Opening Roll-to-Roll research line for printed electronics

do, 19, jun, 2008 00:00:00

On June 19, Holst Centre officially inaugurated its roll-to-roll line for printed electronics. The current installation is a fully equipped pilot-production line for systems-in-foil printing, coating, drying and lamination. The next stage is the development of a complementary roll-to-roll deposition line for thin-film barriers on foil, currently in specification. Holst Centre also plans to build a dedicated roll-to-roll line for high-precision lamination.

Holst Centre will initially focus its activities on large-area printing and printed structures on flexible substrates around the Roll-to-Roll line. Main application driver is the development of device layouts and processes for flexible OLED lighting and signage. Gradually, also other Holst Centre programs such as organic circuitry and lithography on foil will move more and more towards roll-to-roll compatible processes.

Flexible electronics is an emerging market with a massive potential and a huge range of possible applications, from displays and lighting to smart packaging. While the technology is proven, there is a growing need for new manufacturing methods and technologies to support volume production.

Holst Centre gathers together partners from the complete value-chain including materials suppliers (foils, active polymers, inks…), equipment manufacturers and product manufacturers, each with their own dedicated area of expertise. This type of collaboration allows defining open standards and smart interconnect technologies that will allow manufacturers to easily combine foils into end-products.

Hydrogen sensor with record ultra-low-power consumption

ma, 21, apr, 2008 00:00:00

In the framework of Holst Centre, IMEC and Nanosens have developed an ultra-low-power hydrogen sensor based on palladium nanowires. It shows a reproducible response to hydrogen concentrations as low as 2.7ppm, while consuming a mere 1nW power. Sensors such as these can be used, for example, in fuel cells or to monitor for gas leaks.

Palladium is known as one of the best materials for hydrogen sensing, as it is able to absorb up to 600 times its own volume of hydrogen. In the presence of hydrogen, palladium forms the more resistive palladium-hydride. Such resistive sensor elements are of particular interest as they enable relatively straightforward signal detection and fabrication. For the palladium-based sensors that are currently available, the response times and sensitivity are insufficient; but more importantly, these sensors do not meet the ultra-low-power requirements for integration with wireless autonomous sensor nodes needed in many applications.

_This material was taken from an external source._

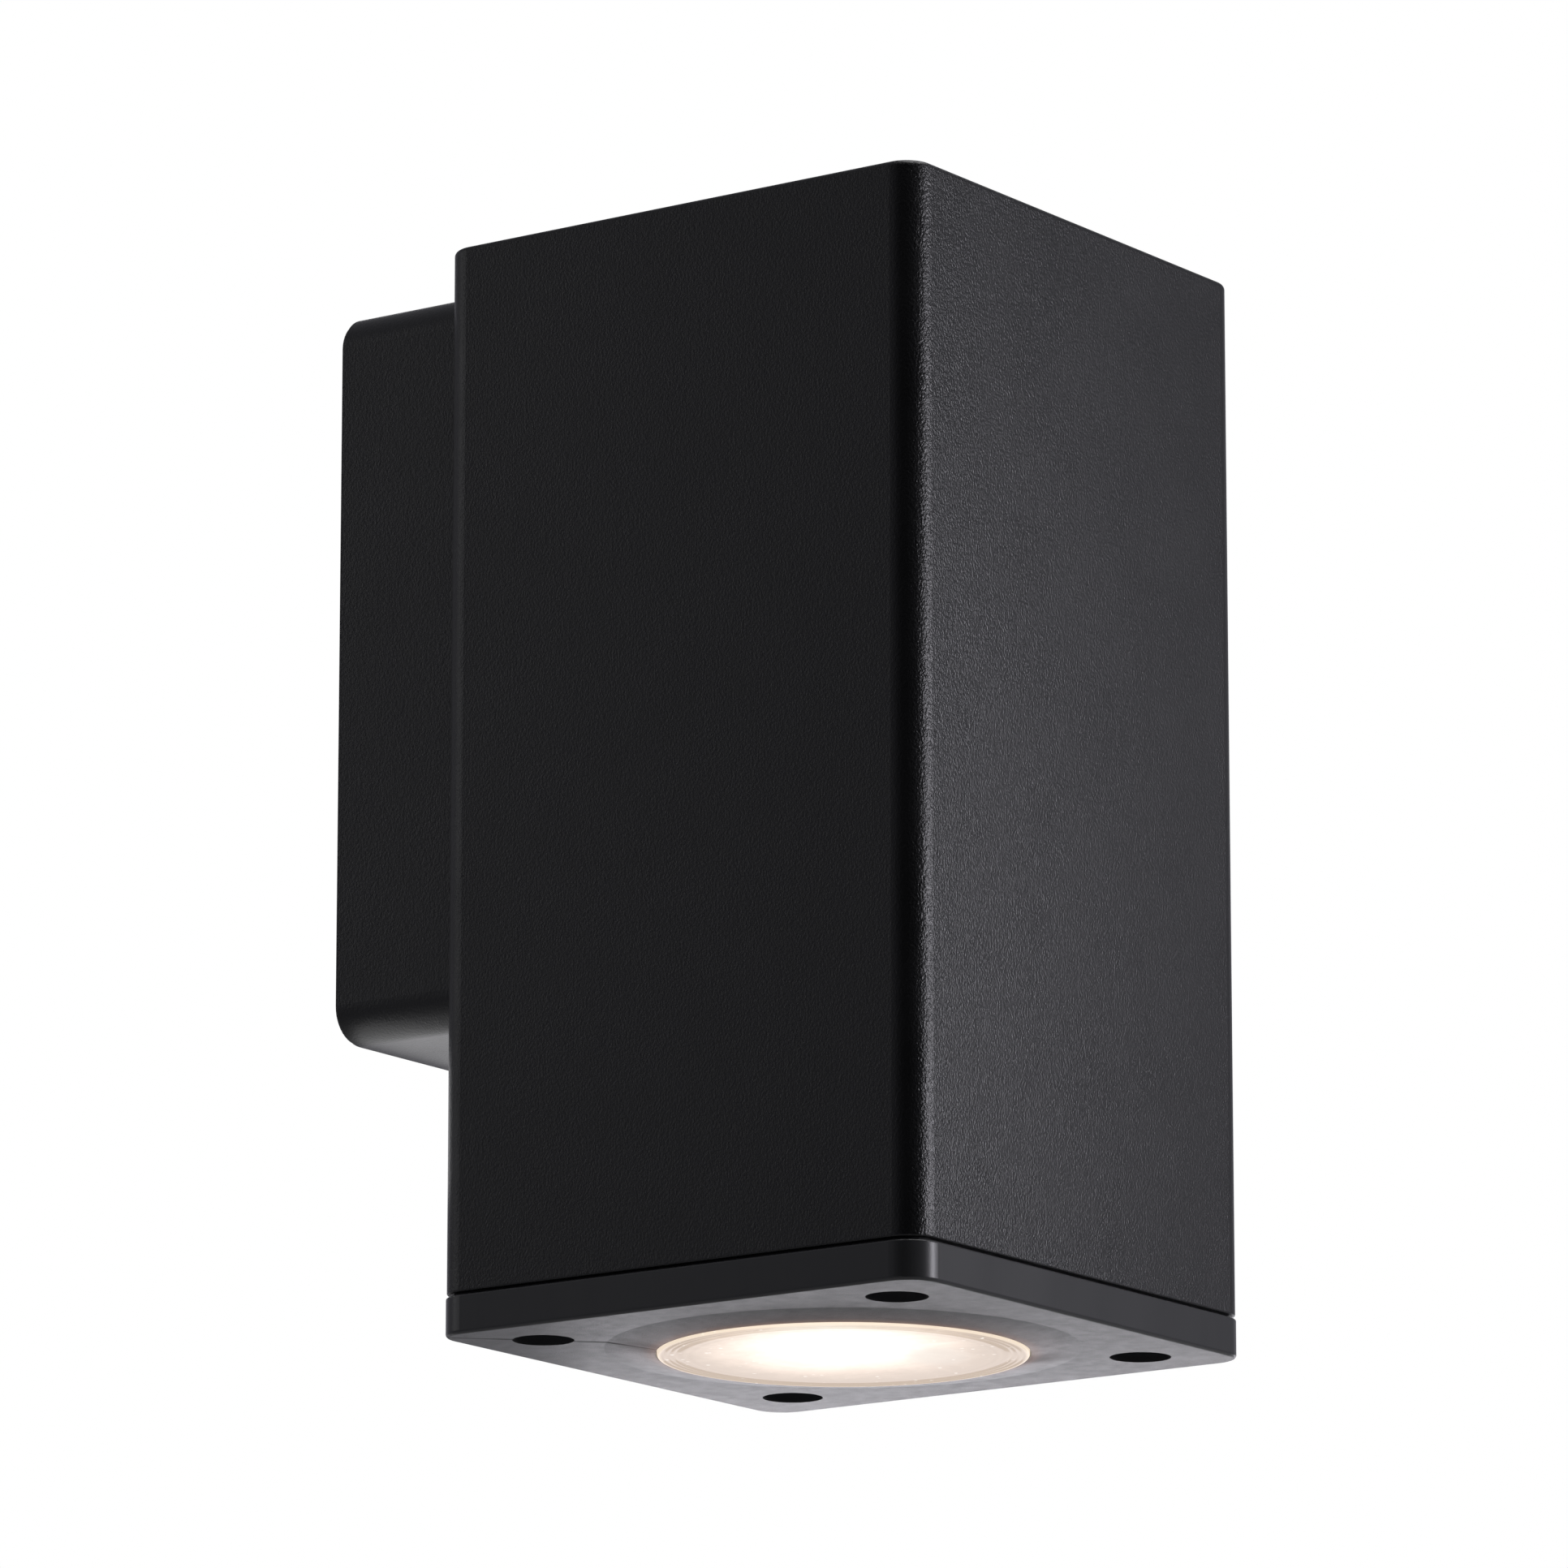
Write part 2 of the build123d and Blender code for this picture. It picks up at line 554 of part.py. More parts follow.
def make_live_lead():
    riser, level = 23.4, NECK_Z + LEAD_STEP
    points = [
        (CLAMPED_X, LEAD_Y, POLES_Z[2]),
        (riser, LEAD_Y, POLES_Z[2]),
        (riser, LEAD_Y, level),
        (0, LEAD_Y, level),
        (0, AXIS_Y + 14, level),
        (-LEAD_X, AXIS_Y, SWING_Z),
        (-LEAD_X, AXIS_Y, LEAD_END),
    ]
    return lead(points, [6.0, 6.0, 5.0, 12.0, 14.0])


def make_neutral_lead():
    riser, level = 19.6, NECK_Z - LEAD_STEP
    points = [
        (CLAMPED_X, LEAD_Y, POLES_Z[1]),
        (riser, LEAD_Y, POLES_Z[1]),
        (riser, LEAD_Y, level),
        (0, LEAD_Y, level),
        (0, AXIS_Y + 16, level),
        (LEAD_X, AXIS_Y, SWING_Z - 4),
        (LEAD_X, AXIS_Y, LEAD_END),
    ]
    return lead(points, [6.0, 6.0, 5.0, 12.0, 14.0])


def make_earth_lead():
    points = [
        (CLAMPED_X, LEAD_Y, POLES_Z[0]),
        (EARTH_X, LEAD_Y, POLES_Z[0]),
        (EARTH_X, LEAD_Y, EARTH_Z - 6.5),
    ]
    return lead(points, [5.0])


# ---- Mounting plate ----
def make_mounting_plate():
    plate = slab(PLATE_W, PLATE_H, 0, PLATE_T, 4.0)
    plate += rod_y(0, 0, -COLLAR_L, -0.1, ENTRY_R + 1.2)
    plate -= rod_y(0, 0, -COLLAR_L - 1, 1, ENTRY_R)
    for side in (-1, 1):
        low, high = sorted((side * (PLATE_H / 2 - PLATE_T), side * PLATE_H / 2))
        lug = brick(-LUG_W / 2, LUG_W / 2, -LUG_L, 0, low, high)
        lug = fillet(lug.edges().filter_by(Axis.Z).group_by(Axis.Y)[0], 2.5)
        low, high = low - 1, high + 1
        lug -= rod_z(0, LOCK_Y, low, high, 2.25) + brick(-2.25, 2.25, -LUG_L - 1, LOCK_Y, low, high)
        plate += lug
        plate -= slab(SLOT_W, SLOT_L, 1, PLATE_T + 2, SLOT_W / 2 - 0.001, 0, side * SLOT_Z)
    return plate


NODES = {
    "housing": make_housing,
    "bezel": make_bezel,
    "bezel_gasket": make_bezel_gasket,
    "bezel_screws": make_bezel_screws,
    "lens": make_lens,
    "lens_gasket": make_lens_gasket,
    "lens_retainer": make_lens_retainer,
    "retainer_screws": make_retainer_screws,
    "lamp_shell": make_lamp_shell,
    "lamp_base": make_lamp_base,
    "lamp_optic": make_lamp_optic,
    "led_board": make_led_board,
    "led_chips": make_led_chips,
    "lamp_driver": make_lamp_driver,
    "lamp_pins": make_lamp_pins,
    "lamp_holder": make_lamp_holder,
    "holder_contacts": make_holder_contacts,
    "holder_bracket": make_holder_bracket,
    "holder_screws": make_holder_screws,
    "bracket_screws": make_bracket_screws,
    "wall_box": make_wall_box,
    "joint_gasket": make_joint_gasket,
    "wall_gasket": make_wall_gasket,
    "joint_screws": make_joint_screws,
    "locking_screws": make_locking_screws,
    "neck_grommet": make_neck_grommet,
    "terminal_block": make_terminal_block,
    "terminal_inserts": make_terminal_inserts,
    "terminal_screws": make_terminal_screws,
    "terminal_fixing_screw": make_terminal_fixing_screw,
    "earth_tag": make_earth_tag,
    "earth_screw": make_earth_screw,
    "live_lead": make_live_lead,
    "neutral_lead": make_neutral_lead,
    "earth_lead": make_earth_lead,
    "mounting_plate": make_mounting_plate,
}

os.makedirs("parts", exist_ok=True)
for name, make in NODES.items():
    export_step(make(), f"parts/{name}.step")
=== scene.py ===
import math

import bmesh
import bpy
from mathutils import Matrix, Vector


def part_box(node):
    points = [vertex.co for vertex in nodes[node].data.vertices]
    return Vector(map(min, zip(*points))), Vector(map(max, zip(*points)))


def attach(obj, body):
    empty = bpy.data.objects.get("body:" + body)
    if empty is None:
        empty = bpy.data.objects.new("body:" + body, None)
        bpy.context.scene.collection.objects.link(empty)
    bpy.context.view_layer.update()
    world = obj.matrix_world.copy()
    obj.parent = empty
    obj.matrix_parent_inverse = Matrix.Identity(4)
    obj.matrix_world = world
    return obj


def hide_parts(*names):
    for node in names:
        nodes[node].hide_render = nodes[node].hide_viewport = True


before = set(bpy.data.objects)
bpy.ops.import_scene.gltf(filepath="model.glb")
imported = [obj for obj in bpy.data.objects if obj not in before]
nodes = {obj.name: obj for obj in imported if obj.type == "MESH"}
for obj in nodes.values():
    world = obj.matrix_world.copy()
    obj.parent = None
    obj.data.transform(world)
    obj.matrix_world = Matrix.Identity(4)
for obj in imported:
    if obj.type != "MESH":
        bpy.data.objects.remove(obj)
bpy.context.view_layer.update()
MM = 0.001
TAU = 2 * math.pi
VIEW_YAW = math.radians(54.563)
VIEW_PITCH = math.radians(12.995)
CAMERA_PLACE = (-1.06137, -0.80796, -0.31707)
CAMERA_LENS = 225.57

# ---- Places, read from the frame ----
bezel_low, bezel_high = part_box("bezel")
lens_low, lens_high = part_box("lens")
housing_low, housing_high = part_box("housing")
AXIS_X = 0.5 * (lens_low.x + lens_high.x)
AXIS_Y = 0.5 * (lens_low.y + lens_high.y)
LIP_PROUD = 0.75 * MM
BASE_Z = bezel_low.z + LIP_PROUD  # flat underside of the bezel, above the lip round the glass
UP = Vector((0, 0, 1))
DOWN = Vector((0, 0, -1))
WALLWARD = Vector((0, 1, 0))


# ---- Procedural finishes ----
class Finish:
    """A node material built around one Principled shader."""

    def __init__(self, name, color, rough, metallic=0.0, **constants):
        self.mat = bpy.data.materials.new(name)
        self.mat.use_nodes = True
        self.tree = self.mat.node_tree
        self.shader = self.tree.nodes["Principled BSDF"]
        self.put("Base Color", color)
        self.put("Roughness", rough)
        self.put("Metallic", metallic)
        for key, value in constants.items():
            self.put(key.replace("_", " "), value)

    def put(self, socket, value):
        """Sets an input of the shader, or of another node, to a constant or to a socket."""
        if isinstance(socket, str):
            socket = self.shader.inputs[socket]
        if isinstance(value, bpy.types.NodeSocket):
            self.tree.links.new(value, socket)
        elif isinstance(value, tuple) and len(value) == 3 and socket.type == "RGBA":
            socket.default_value = (*value, 1.0)
        else:
            socket.default_value = value

    def node(self, kind, **props):
        made = self.tree.nodes.new(kind)
        for key, value in props.items():
            setattr(made, key, value)
        return made

    def place(self, stretch=(1.0, 1.0, 1.0), turn=(0.0, 0.0, 0.0), offset=(0.0, 0.0, 0.0)):
        """Object coordinates, moved to an origin, turned and stretched."""
        source = self.node("ShaderNodeTexCoord").outputs["Object"]
        if offset != (0.0, 0.0, 0.0):
            shift = self.node("ShaderNodeVectorMath", operation="SUBTRACT")
            self.put(shift.inputs[0], source)
            self.put(shift.inputs[1], offset)
            source = shift.outputs[0]
        mapping = self.node("ShaderNodeMapping")
        self.put(mapping.inputs["Vector"], source)
        self.put(mapping.inputs["Rotation"], turn)
        self.put(mapping.inputs["Scale"], stretch)
        return mapping.outputs[0]

    def noise(self, size, detail=2.0, rough=0.5, stretch=(1.0, 1.0, 1.0), twist=0.0, seed=0.0):
        """Noise whose cells are about size millimetres across."""
        made = self.node("ShaderNodeTexNoise", noise_dimensions="4D")
        self.put(made.inputs["Vector"], self.place(stretch))
        self.put(made.inputs["W"], seed)
        self.put(made.inputs["Scale"], 1.0 / (size * MM))
        self.put(made.inputs["Detail"], detail)
        self.put(made.inputs["Roughness"], rough)
        self.put(made.inputs["Distortion"], twist)
        return made.outputs["Fac"]

    def cells(self, size, feature="F1"):
        """Distance from the nearest point, or edge, of cells about size millimetres across."""
        made = self.node("ShaderNodeTexVoronoi", feature=feature)
        self.put(made.inputs["Vector"], self.place())
        self.put(made.inputs["Scale"], 1.0 / (size * MM))
        return made.outputs["Distance"]

    def math(self, operation, a, b=0.0):
        made = self.node("ShaderNodeMath", operation=operation)
        self.put(made.inputs[0], a)
        self.put(made.inputs[1], b)
        return made.outputs[0]

    def plus(self, a, b):
        return self.math("ADD", a, b)

    def less(self, a, b):
        return self.math("SUBTRACT", a, b)

    def times(self, a, b):
        return self.math("MULTIPLY", a, b)

    def squares(self, a, b):
        return self.plus(self.times(a, a), self.times(b, b))

    def distance(self, a, b):
        return self.math("SQRT", self.squares(a, b))

    def span(self, value, low, high, out_low=0.0, out_high=1.0, smooth=False):
        """Value from low to high, mapped to the output range and held there."""
        kind = "SMOOTHSTEP" if smooth else "LINEAR"
        made = self.node("ShaderNodeMapRange", interpolation_type=kind)
        for key, number in (("Value", value), ("From Min", low), ("From Max", high)):
            self.put(made.inputs[key], number)
        self.put(made.inputs["To Min"], out_low)
        self.put(made.inputs["To Max"], out_high)
        return made.outputs[0]

    def ramp(self, value, *stops):
        """Colour ramp through (position, colour) stops."""
        made = self.node("ShaderNodeValToRGB")
        bar = made.color_ramp.elements
        while len(bar) < len(stops):
            bar.new(0.5)
        for element, (position, color) in zip(bar, stops):
            element.position = position
            element.color = (*color, 1.0)
        self.put(made.inputs["Fac"], value)
        return made.outputs["Color"]

    def mix(self, share, a, b):
        """Colour a, going over to colour b as the share goes from 0 to 1."""
        made = self.node("ShaderNodeMix", data_type="RGBA")
        self.put(made.inputs[0], share)
        self.put(made.inputs[6], a)
        self.put(made.inputs[7], b)
        return made.outputs[2]

    def split(self, vector):
        made = self.node("ShaderNodeSeparateXYZ")
        self.put(made.inputs[0], vector)
        return made.outputs

    def facing(self):
        """The surface normal in the object's own axes, as three numbers."""
        turn = self.node("ShaderNodeVectorTransform", vector_type="NORMAL")
        turn.convert_from = "WORLD"
        turn.convert_to = "OBJECT"
        self.put(turn.inputs[0], self.node("ShaderNodeNewGeometry").outputs["True Normal"])
        return self.split(turn.outputs[0])

    def bump(self, height, depth, under=None):
        """Relief of the height socket, depth millimetres deep, over an earlier relief."""
        made = self.node("ShaderNodeBump")
        self.put(made.inputs["Height"], height)
        self.put(made.inputs["Distance"], depth * MM)
        if under is not None:
            self.put(made.inputs["Normal"], under)
        self.put("Normal", made.outputs[0])
        return made.outputs[0]

    def speckle(self, amount, *colors, size=3.0, detail=4.0):
        """Base colour that drifts between colours in soft clouds."""
        drift = self.span(self.noise(size, detail), 0.5 - amount, 0.5 + amount)
        step = 1.0 / (len(colors) - 1)
        self.put("Base Color", self.ramp(drift, *((i * step, c) for i, c in enumerate(colors))))

    def worn(self, rough_low, rough_high, size=6.0):
        """Roughness that drifts, as handling and casting leave it."""
        cloud = self.noise(size, 5.0, 0.6, seed=3.0)
        self.put("Roughness", self.span(cloud, 0.3, 0.7, rough_low, rough_high))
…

Nanosens, a Dutch company developing innovative nanotech solutions, has invented CMOS compatible processes to fabricate highly uniform, long, and small nanowires of various materials, including palladium.

At Holst Centre, chips with palladium nanowires have been subjected to a wide range of hydrogen concentrations in nitrogen. The sensor shows a reversible response to hydrogen concentrations as low as 2.7ppm while consuming a mere 1nW of power. To the best of our knowledge this is the hydrogen sensor with the lowest power consumption to date. Additionally, the sensor response to hydrogen is highly reproducible and stable over a period of up to six months. In a next step, a low-power read-out circuitry will be developed at Holst Centre. This will result in a full sensing device.

Hydrogen is widely used in many industries. It is also touted to become one of the main energy carriers of the future, replacing fossil fuels. Hydrogen sensors thus represent an important opportunity. They could be used in applications as varied as detecting impending electrical power transformer failure, or monitoring hydrogen concentrations in fuel cells. And for all hydrogen-based industrial applications, the availability of sensitive and effective hydrogen sensors to quickly respond to hydrogen gas leaks and to monitor manufacturing and distribution is paramount.